How much has neurofunk's evolution from the late 90s to the present day been a representative of the technological shift in terms of production that the music industry has seen?
I haven’t been following drum and bass very closely in the 21st Century so I couldn’t say anything about that. It does seem like generally with electronic music, the level of intricacy in arrangement and production has gone through the roof, and there’s a huge emphasis on sound design – a lot of beats that feel 3D, like the kind of sounds you get in CGI-heavy movies or in videogames.
I am just surprised that the term “neurofunk” has stuck. I came up with it partly because I needed a name for the piece and I wanted to capture what I felt was the defining quality of the music – this neurotic, anxious,compulsiveness. While I could recognize the technical accomplishment of the music and was really impressed by a few examples of it (Jonny L’s stuff, a few things by Grooverider, Optical) for the most part I didn’t really care for it as a direction. I think semi-consciously I hoped that someone would rip off the term and do a compilation with Neurofunk in the name – and it would help to hasten the end of that direction!

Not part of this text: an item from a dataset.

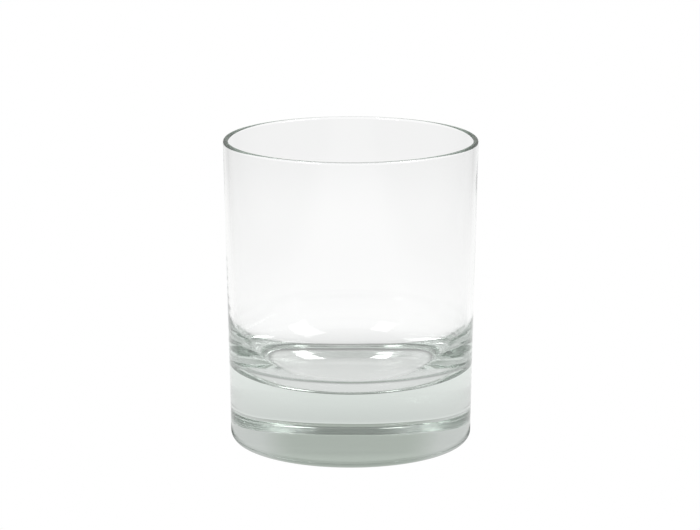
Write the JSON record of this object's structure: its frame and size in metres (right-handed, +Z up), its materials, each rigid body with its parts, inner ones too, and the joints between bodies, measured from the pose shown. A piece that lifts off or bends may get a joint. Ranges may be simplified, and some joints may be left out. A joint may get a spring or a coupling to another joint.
{
  "type": "whiskey tumbler",
  "caption": "Plain clear whiskey tumbler: thin round wall with a slight taper, rounded lip, wall that flares in to a curved inner corner, and a thick solid glass base.",
  "frame": {"origin": "centre of the foot, on the surface that the glass stands on", "axes": "+Z up along the glass's axis of revolution, through the middle of the mouth"},
  "size_m": [0.082, 0.082, 0.099],
  "materials": {
    "clear_glass": "clear fire-polished soda-lime glass with a faint grey-green tint where it is thick"
  },
  "bodies": {
    "root": {"tumbler": "clear_glass"}
  },
  "joints": []
}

I guess Bad Company were kind of a move away from neurofunk back to a more aggressive, riff-based sound (a bit like No U Turn but less blaring and bombastic) and the fact that they shared their name with a ‘70s rock megagroup that played arenas seemed really appropriate. But generally it seemed like by the early 2000s your choice was either the linear fastplod sound with increasingly baroque basslines OR a much smaller scene of pretty tepid sounding liquid funk Fabio type d&B. There was a little micro-scene of “back to chopped-to-fuck breakbeats” that recovered my interest a little, but it didn’t seem to go anywhere. Oh and running parallel but really a different scene altogether, there was breakcore – but that was just mostly too daft to dance to.
Although being founded in London, why more than any other sub-genre of drum and bass, has neurofunk found such a global appeal, particularly in Europe, while in England its appeal has stagnated?
I’m just speculating here but the fact that it's a whiter sound and connects with the sound palette and vibe of other genres like industrial, hard techno, even trance to a degree, would help to explain why it’s become international. In a similar way, dubstep went international when it gradually lost most of its sonic connection to roots reggae and dub. It became this cold, hard sound with these blasting basslines that sounded very inorganic and 21st Century.